There are two lanes: 1st Level and 2nd Level. The 1st level lane is worked on by a dedicated admin, who will move requests to 2nd level, that need attention from one of us project admins. In the spirit of production has precedence over projects, 2nd level has higher priority than project work.

Open questions:

  • How can we limit 1st level WIP, when requests often enter a wait state?

Projects

On the left, there is a prioritized project backlog called Projects. This is where upper management can freely reshuffle and replace cards. Both, the project backlog and the number of active projects are limited.

For each project in work, the team maintains MMFs in the Backlog. The highest priority MMFs are regularly broken down into individual tasks and moved to the Ready state. From there, tasks move via WIP to Done and finaly the MMF itself is moved to Done. Ready and WIP states are limited.

In case of urgency, management has one urgent project slot. This project has higher priority than any other project being worked on, but less than 2nd level operations.

Improving Collaboration

To improve collaboration, all project admins will work together on the same project(s) and we will experiment with pairing.

The Toyota Way: Principle 3

Use "pull" systems to avoid overproduction.

Overproduction is one form of waste the Toyota Production System tries to overcome. It occurs when more items are produced than can be consumed by customers.
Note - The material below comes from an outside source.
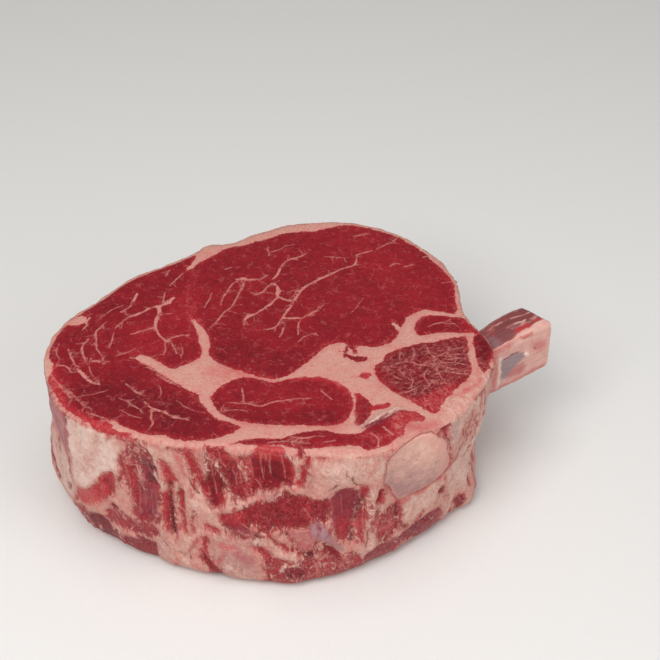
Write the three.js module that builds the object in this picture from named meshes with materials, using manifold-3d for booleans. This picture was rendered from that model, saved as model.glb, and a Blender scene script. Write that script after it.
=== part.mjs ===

In a system of successive processes, each process is the customer of the preceeding process.

In system administration these chains of processes might not necessarily be visible, as often one admin moves with the item from process to process, for instance planning setup of a new service, setting it up, testing it, deploying it to production. Overproduction, however still occurs whenever more work is started than being finished. To overcome it, we have to shift our focus on finishing work by pulling tasks like this:

  • if there is a tested service, deploy it
  • if there is a set up service, test it
  • if there is a planned service, set it up
  • plan a new service

This automatically minimizes our work in process, permitting maximized focus.